Nel mondo dei media con il cervello e senso di responsabilità
Dire computer, tv, tablet, cellulare, iPhone, iPad... è comunemente inteso come sinonimo di media. Qualcuno, mentalmente cosmopolita, si compiace di chiamarli “midia”, all’inglese, dove appunto la “e” si pronuncia “i”...
Dire computer, tv, tablet, cellulare, iPhone, iPad... è comunemente inteso come sinonimo di media. Qualcuno, mentalmente cosmopolita, si compiace di chiamarli “midia”, all’inglese, dove appunto la “e” si pronuncia “i”.

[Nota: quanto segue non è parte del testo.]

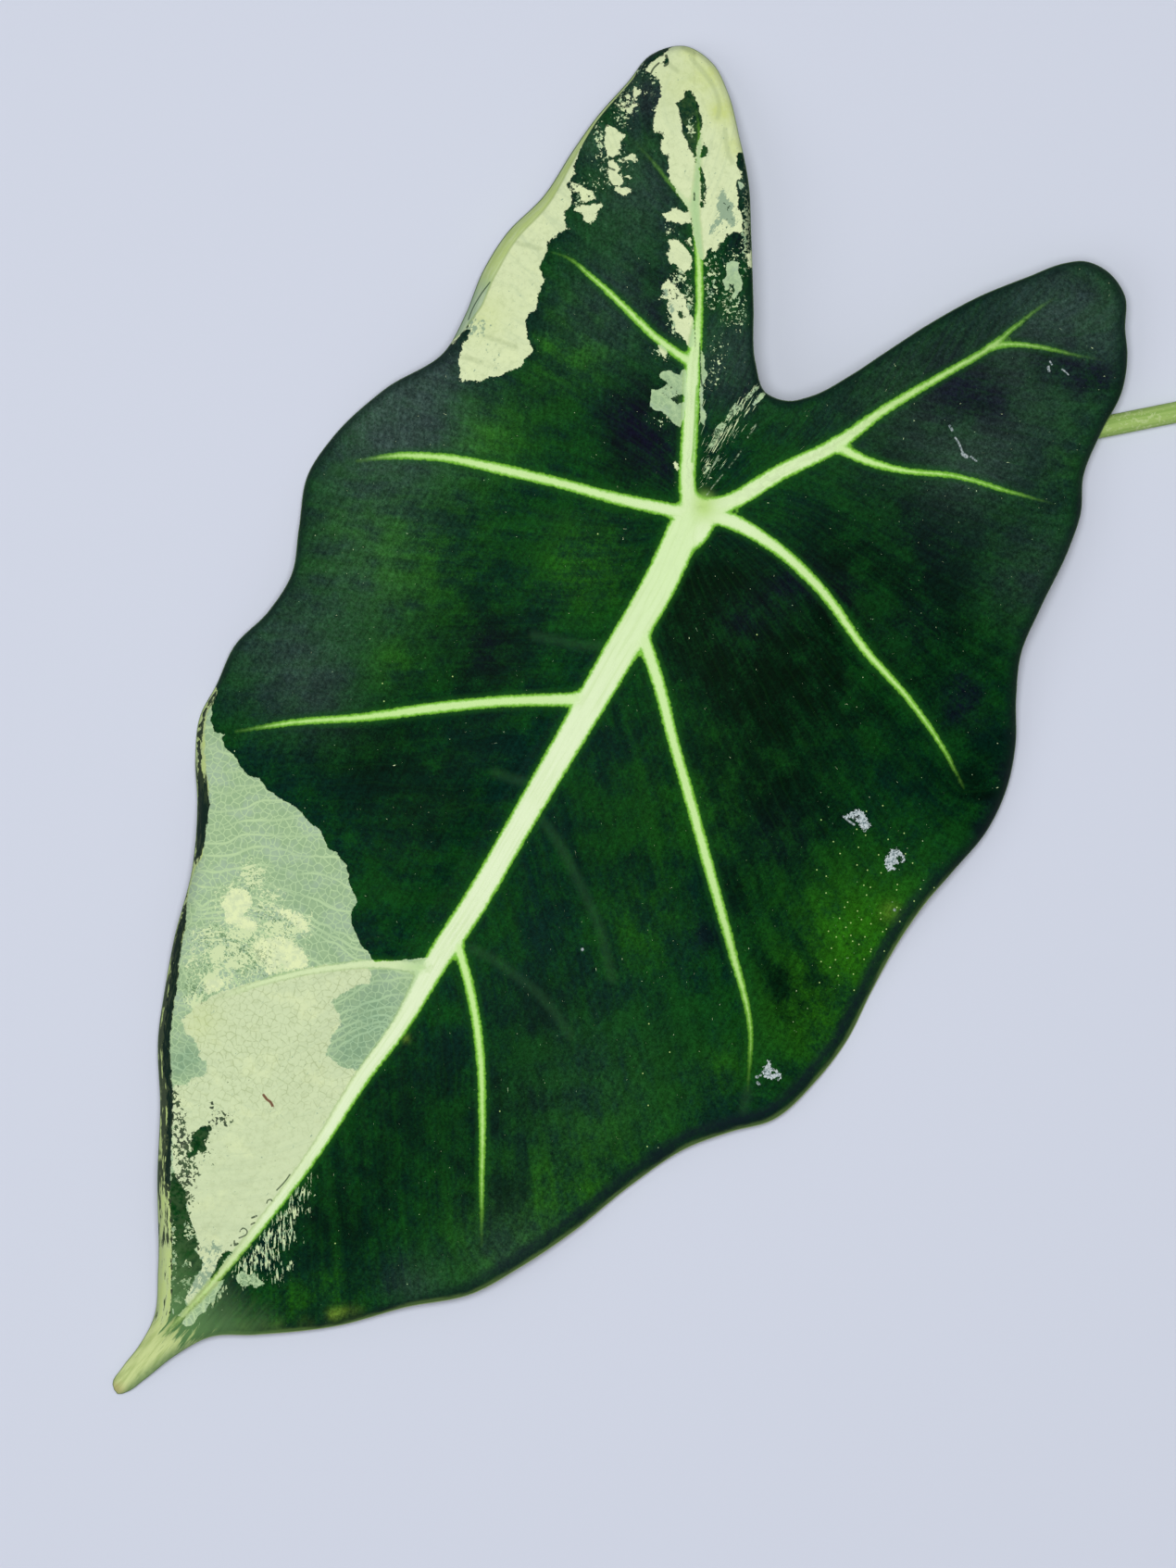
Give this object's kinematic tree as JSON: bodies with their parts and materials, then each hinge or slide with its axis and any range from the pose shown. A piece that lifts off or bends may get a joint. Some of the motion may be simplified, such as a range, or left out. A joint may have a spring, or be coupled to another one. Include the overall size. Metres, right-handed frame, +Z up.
{
  "type": "leaf",
  "caption": "Large arrow-shaped alocasia leaf, dark green with cream variegation, pale ribs and a drip tip, picked with its stalk and lying face up.",
  "frame": {"origin": "centre of the bottom of the whole leaf's box, on the surface that it lies on", "axes": "+Y from the drip tip along the midrib towards the lobes, +Z up out of the blade's upper face"},
  "size_m": [0.2539, 0.3921, 0.0184],
  "materials": {
    "leaf_blade": "velvety dark green lamina with cream and mint patches, pale ribs",
    "petiole": "smooth pale green stalk"
  },
  "bodies": {
    "root": {"leaf_blade": "leaf_blade", "petiole": "petiole"}
  },
  "joints": []
}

Tornando ai media (plurale del latino mezzi), bisogna però ricordare che essi sono tutt’altro che mezzi. Come scriveva profeticamente Günther Anders, filosofo tedesco morto nel 1992, essi sono, nella realtà, un mondo. Per capire meglio questa differenza, bisogna ricordare che il mezzo è uno strumento di cui mi servo secondo le mie necessità occasionali. Abbiamo tutti in casa una cassetta di attrezzi, dove il martello, il trapano o il cacciavite diventano mezzi di cui mi servo all’occorrenza. Diverso è il discorso di quelli che noi chiamiamo impropriamente media, ossia mezzi.

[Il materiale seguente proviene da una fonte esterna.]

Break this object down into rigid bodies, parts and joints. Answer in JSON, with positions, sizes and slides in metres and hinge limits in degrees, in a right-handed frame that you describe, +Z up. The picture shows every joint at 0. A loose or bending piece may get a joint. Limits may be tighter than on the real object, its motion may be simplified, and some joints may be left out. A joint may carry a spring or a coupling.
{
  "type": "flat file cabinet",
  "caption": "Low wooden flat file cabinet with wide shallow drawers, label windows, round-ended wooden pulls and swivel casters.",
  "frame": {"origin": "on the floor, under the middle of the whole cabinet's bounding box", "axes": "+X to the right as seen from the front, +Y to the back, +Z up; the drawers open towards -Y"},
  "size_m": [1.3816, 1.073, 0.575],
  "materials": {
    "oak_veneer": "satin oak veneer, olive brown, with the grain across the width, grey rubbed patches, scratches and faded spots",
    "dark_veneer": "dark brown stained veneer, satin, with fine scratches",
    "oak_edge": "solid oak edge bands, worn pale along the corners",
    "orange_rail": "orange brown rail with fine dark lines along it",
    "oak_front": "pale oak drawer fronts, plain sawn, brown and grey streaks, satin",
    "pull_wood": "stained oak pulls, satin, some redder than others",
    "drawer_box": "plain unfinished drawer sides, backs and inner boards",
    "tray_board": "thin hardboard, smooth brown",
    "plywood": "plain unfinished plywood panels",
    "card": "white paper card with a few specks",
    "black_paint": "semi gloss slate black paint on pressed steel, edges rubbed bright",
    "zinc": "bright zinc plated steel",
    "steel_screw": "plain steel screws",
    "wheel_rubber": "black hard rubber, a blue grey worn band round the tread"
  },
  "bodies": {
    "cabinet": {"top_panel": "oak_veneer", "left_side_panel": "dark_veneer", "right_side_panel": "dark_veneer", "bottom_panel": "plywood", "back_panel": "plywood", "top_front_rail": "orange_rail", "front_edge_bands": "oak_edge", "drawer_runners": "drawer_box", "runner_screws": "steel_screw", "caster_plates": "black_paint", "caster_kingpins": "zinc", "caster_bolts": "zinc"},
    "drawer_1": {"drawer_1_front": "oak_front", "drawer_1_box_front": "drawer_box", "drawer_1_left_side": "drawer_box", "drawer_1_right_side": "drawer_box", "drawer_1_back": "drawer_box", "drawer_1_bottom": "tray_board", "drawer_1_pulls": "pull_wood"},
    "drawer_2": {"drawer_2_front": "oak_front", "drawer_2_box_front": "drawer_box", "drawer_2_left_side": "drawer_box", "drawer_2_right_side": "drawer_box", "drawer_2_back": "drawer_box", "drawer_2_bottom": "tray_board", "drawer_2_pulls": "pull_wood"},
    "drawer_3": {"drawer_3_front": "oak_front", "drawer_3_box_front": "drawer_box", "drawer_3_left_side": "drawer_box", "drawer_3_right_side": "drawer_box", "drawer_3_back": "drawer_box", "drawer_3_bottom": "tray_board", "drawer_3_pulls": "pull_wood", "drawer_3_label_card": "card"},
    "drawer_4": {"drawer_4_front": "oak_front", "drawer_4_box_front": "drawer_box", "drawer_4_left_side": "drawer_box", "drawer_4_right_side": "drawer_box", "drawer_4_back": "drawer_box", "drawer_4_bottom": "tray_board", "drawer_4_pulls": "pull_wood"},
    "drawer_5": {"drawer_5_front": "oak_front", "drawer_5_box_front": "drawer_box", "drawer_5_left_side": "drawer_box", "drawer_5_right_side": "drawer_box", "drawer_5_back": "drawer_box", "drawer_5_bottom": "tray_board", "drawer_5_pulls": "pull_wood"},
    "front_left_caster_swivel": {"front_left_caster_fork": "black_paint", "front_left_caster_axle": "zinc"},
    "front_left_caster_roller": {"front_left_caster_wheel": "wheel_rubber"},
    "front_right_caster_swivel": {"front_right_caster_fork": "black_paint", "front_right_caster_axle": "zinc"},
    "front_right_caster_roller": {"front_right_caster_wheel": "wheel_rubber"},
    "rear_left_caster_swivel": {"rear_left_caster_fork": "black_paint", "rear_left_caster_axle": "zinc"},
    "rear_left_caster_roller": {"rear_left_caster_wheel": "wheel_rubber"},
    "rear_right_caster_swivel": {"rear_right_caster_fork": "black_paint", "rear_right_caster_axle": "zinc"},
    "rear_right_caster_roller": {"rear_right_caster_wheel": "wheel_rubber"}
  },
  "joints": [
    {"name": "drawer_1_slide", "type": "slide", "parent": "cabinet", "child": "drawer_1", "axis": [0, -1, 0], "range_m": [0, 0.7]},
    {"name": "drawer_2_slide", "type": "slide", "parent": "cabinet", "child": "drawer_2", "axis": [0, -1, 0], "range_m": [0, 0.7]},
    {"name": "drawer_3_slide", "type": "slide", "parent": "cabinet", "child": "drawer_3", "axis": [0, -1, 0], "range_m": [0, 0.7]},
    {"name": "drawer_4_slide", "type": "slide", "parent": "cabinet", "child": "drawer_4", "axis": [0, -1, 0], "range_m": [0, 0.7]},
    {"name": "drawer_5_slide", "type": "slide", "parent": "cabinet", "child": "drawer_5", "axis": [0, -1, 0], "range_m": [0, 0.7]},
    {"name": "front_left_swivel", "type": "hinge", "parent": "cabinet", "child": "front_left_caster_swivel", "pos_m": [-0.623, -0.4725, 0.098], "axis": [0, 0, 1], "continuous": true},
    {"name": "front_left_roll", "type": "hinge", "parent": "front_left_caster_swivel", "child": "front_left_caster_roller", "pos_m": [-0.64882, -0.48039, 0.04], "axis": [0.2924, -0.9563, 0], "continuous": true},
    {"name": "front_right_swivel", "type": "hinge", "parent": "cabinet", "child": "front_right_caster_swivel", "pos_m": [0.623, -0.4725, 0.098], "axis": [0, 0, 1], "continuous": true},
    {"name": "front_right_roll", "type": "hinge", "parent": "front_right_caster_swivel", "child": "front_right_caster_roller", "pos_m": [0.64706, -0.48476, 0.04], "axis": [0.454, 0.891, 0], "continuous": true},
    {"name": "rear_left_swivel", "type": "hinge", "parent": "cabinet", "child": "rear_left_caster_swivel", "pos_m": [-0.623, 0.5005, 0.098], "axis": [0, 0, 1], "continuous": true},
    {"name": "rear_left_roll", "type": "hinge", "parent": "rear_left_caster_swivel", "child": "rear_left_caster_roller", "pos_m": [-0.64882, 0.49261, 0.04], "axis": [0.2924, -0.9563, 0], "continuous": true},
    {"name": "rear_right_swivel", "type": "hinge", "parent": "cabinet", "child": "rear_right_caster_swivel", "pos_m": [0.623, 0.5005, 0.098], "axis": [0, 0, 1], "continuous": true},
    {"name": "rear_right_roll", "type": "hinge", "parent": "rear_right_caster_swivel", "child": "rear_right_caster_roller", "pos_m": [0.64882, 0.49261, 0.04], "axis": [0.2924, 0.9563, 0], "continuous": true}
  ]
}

Nelle nostre mani essi sono soltanto un piccolo segmento di una galassia della quale entriamo a far parte e fuori della quale ci sentiamo perduti. Quindi essi non sono più lo strumento con il quale io decido dove fare un foro, dove avvitare una vite, dove mettere un chiodo. Essi sono piuttosto il liquido amniotico entro cui siamo immersi collettivamente e dove qualcuno, in base a criteri politici, economici o culturali decide di quali sostanze nutrirci, per portarci a pensare, valutare e scegliere in base a precisi progetti.
La prima conseguenza di questa appartenenza globale è che oggi il primo condizionamento sulla nostra libertà è proprio l’impossibilità di rinunciare ad averli. Siamo alla loro indispensabilità, altro che la fede! Provate a dire a un ragazzo che il cellulare non serve, o che il computer è soltanto un optional, o che la televisione è una scatola di cui potremmo fare assolutamente a meno. Ne deriverebbe immediatamente un senso di frustrazione, di inadeguatezza, di isolamento sociale, con evidenti danni sul piano emotivo.
Una seconda conseguenza è l’inutilità della memoria. Non solo quella del passato, come comunemente la intendiamo, ma anche la memoria futura, intesa come capacità di progettare il domani a partire da scelte ragionate. Proprio perché l’intelligenza del mondo mediatico è ben più grande di quella dei singoli fruitori, non c’è bisogno della fatica delle nostre menti. È l’alveo del fiume informativo che sa dove andare, dove portarci, senza bisogno del nostro discernimento critico.
Oltretutto con l’intelligenza artificiale il gioco si farà ancora più evidente. Un acuto osservatore ha detto che essa determinerà la sparizione dei somari, intendendo per somari quelli che a scuola incontrano qualche difficoltà o mostrano scarsa propensione agli studi. Ragazzi che spesso diventavano nella vita fior di artigiani e spesso anche imprenditori di successo. In futuro basterà un’applicazione (che già esiste) per scrivere un articolo, un tema, una tesi scolastica in pochi secondi. Insomma, tutti dottori a prescindere. Tutto questo, dicevo, sta fortemente condizionando le capacità razionali delle persone. Mi faceva notare un amico che anche in televisione prevalgono ormai i quiz, come nell’esame della patente, dove non è richiesto un ragionamento, il soccorso dell’intelligenza, quanto la scelta tra ipotesi diverse. La risposta giusta è A, B o C? Sperando che la fortuna faccia il resto. Qualcuno penserà che voglia demonizzare i media. Certo che no. Con loro si gioca il presente e anche il futuro; ma giusto per non dimenticare che, sopra le spalle, abbiamo ancora una mente per vedere, pensare e discernere.